Already, Great Salt Lake presents us with a chronicle of death foretold: the collapse of an entire salt desert ecosystem of reefs that foster the life cycle of brine flies and shrimp, that in turn support more than 10 million migrating birds along the Pacific Flyway; of a sacred landscape for the Northwestern Band of the Shoshone Nation and the Paiute and Ute Nations; of a $1.5 billion per year mineral extraction industry; of a $80 million brine shrimp industry; of a $1.4 billion ski industry dependent on powder snow from the “lake effect.”

Great Salt Lake’s death and the death of the lives she sustains could become our death, too. The dry lake bed now exposed to the wind is laden with toxic elements, accumulated in the lake over decades. On any given day, dust devils are whipping up a storm in these “hot spots,” blowing mercury and arsenic-laced winds through the Wasatch Front where 2.6 million people dwell, with Salt Lake City at its center. Arsenic levels in the lake bed are already far higher than the Environmental Protection Agency’s recommendation for safety.
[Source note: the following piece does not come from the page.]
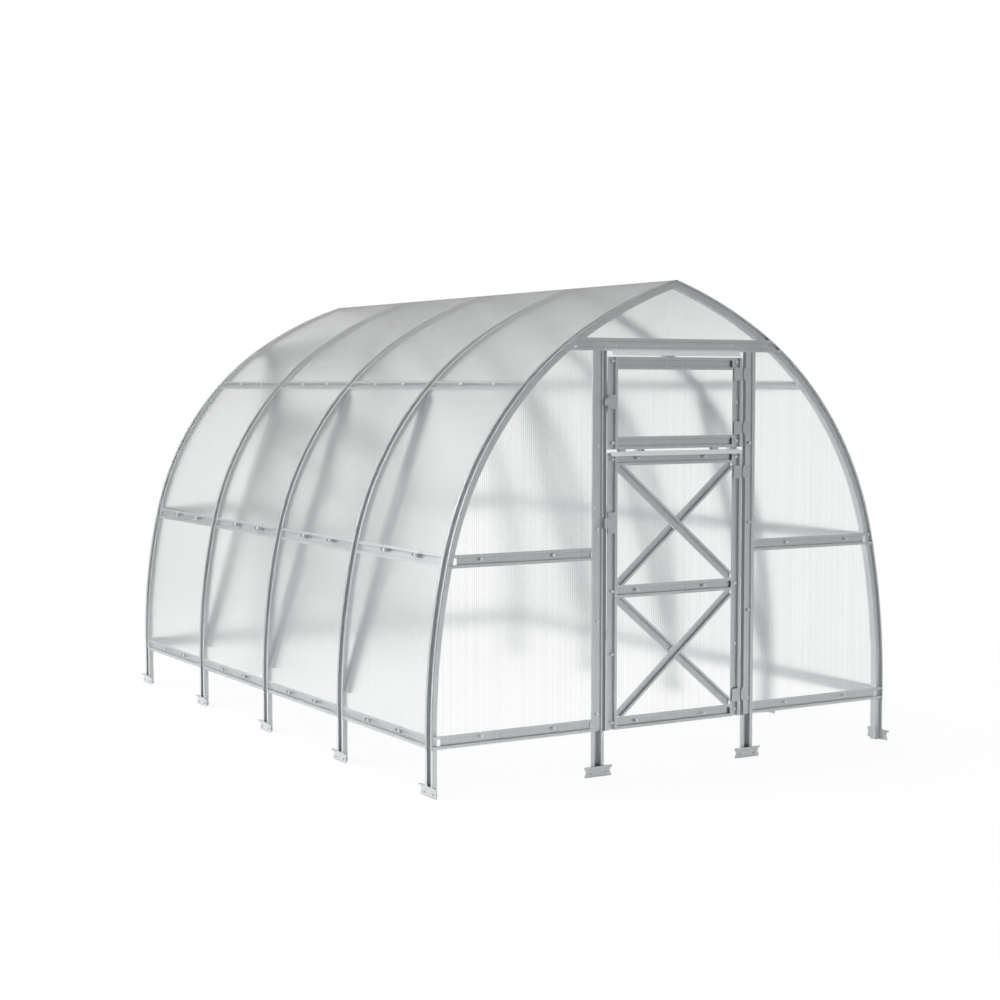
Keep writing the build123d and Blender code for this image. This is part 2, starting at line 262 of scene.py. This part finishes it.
def add_object(name, mesh, finish):
    data = bpy.data.meshes.new(name)
    mesh.to_mesh(data)
    mesh.free()
    data.materials.append(finish)
    made = bpy.data.objects.new(name, data)
    bpy.context.scene.collection.objects.link(made)
    return made


def add_piece(name, mesh, finish, body):
    piece = add_object(name, mesh, finish)
    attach(piece, body)
    return piece


def only_verts(geometry):
    return [item for item in geometry if isinstance(item, bmesh.types.BMVert)]


def extrude_faces(mesh, faces, way):
    """Extrude faces along a way and give back the new geometry."""
    made = bmesh.ops.extrude_face_region(mesh, geom=faces)["geom"]
    bmesh.ops.translate(mesh, verts=only_verts(made), vec=way)
    return made


screw_head = 0.0065
screw_rim = 0.0012
shank_tip, shank_root = 0.0024, 0.0026


def put_screw(mesh, place, outward, shank, head=screw_head):
    """A washer-head screw with its seat at place and its shank going in."""
    turn = Vector((0, 0, 1)).rotation_difference(Vector(outward)).to_matrix().to_4x4()
    seat = Matrix.Translation(place) @ turn
    for sides, low, high, bottom, depth in (
        (16, head * 1.25, head * 1.1, 0.0, screw_rim),
        (6, head * 0.82, head * 0.74, screw_rim, head * 0.55),
        (10, shank_tip, shank_root, -shank, shank),
    ):
        bmesh.ops.create_cone(
            mesh, cap_ends=True, segments=sides, radius1=low, radius2=high, depth=depth,
            matrix=seat @ Matrix.Translation((0, 0, bottom + depth / 2)),
        )


def put_gable_screw(mesh, end, place, shank, head=screw_head, set_back=0.0):
    """A screw at a place across a gable, with its seat set back from the gable's face."""
    x, z = place
    put_screw(mesh, (x, end * (gable_depth - set_back), z), (0, end, 0), shank, head)


def crossings(lines, heights):
    """Places where lines up a gable meet lines across it."""
    return [(x, z) for z in heights for x in lines]


# The arch line: a straight leg and three arcs that run into each other

def on_circle(centre, radius, angle):
    return (centre[0] + radius * cos(radians(angle)), centre[1] + radius * sin(radians(angle)))


low_centre = (half_span - low_radius, leg_height)
low_end = on_circle(low_centre, low_radius, low_angle)
shoulder_centre = on_circle(low_end, -shoulder_radius, low_angle)
shoulder_end = on_circle(shoulder_centre, shoulder_radius, shoulder_angle)
ridge_centre = on_circle(shoulder_end, -ridge_radius, shoulder_angle)
arcs = (
    (low_centre, low_angle, 12),
    (shoulder_centre, shoulder_angle - low_angle, 40),
    (ridge_centre, past_ridge_angle, 13),
)


def sweep_arch_line(mesh, offsets):
    """Sweep a point or a short edge, at offsets from the line, up the right leg and past the ridge."""
    corners = [mesh.verts.new((half_span + offset, 0, sheet_bottom)) for offset in offsets]
    if len(corners) == 1:
        raised = bmesh.ops.extrude_vert_indiv(mesh, verts=corners)["verts"]
    else:
        made = bmesh.ops.extrude_edge_only(mesh, edges=[mesh.edges.new(corners)])["geom"]
        raised = only_verts(made)
    for corner in raised:
        corner.co.z = leg_height
    tip = raised + [edge for edge in mesh.edges if set(edge.verts) <= set(raised)]
    for (x, z), turn, steps in arcs:
        spun = bmesh.ops.spin(
            mesh, geom=tip, cent=(x, 0, z), axis=(0, -1, 0),
            angle=radians(turn), steps=steps, use_duplicate=False,
        )
        tip = spun["geom_last"]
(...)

And with the state’s population projected to grow to 5.5 million people by 2060, the urgency to reverse the lake’s retreat will only grow.

Yet I do not believe Utahns have fully grasped the magnitude of what we are facing. We could be forced to leave.

The retreat of Great Salt Lake is not a singular story. Death is what happened to vast stretches of the Aral Sea in Kazakhstan and Uzbekistan by the late 2010s, now seen as one of the planet’s largest environmental disasters. Pick your place anywhere in the world and Great Salt Lake is a mirror reflecting a flashing light on what is coming and what is already here. Our natural touchstones of joy will deliver us to heartbreak. Each of us will face the losses of the places that brought us to life.

Utah is my home. The Church of Jesus Christ of Latter-day Saints raised me to care about community in the fullness of Creation. We were taught through sacred texts, The Pearl of Great Price, among them: “For I, the Lord God, created all things, of which I have spoken, spiritually, before they were naturally upon the face of the earth.” Great Salt Lake had a spirit before she had a body. Brine shrimp have a spirit. White pelicans and eared grebes have a spirit. They are loved by God as we are loved.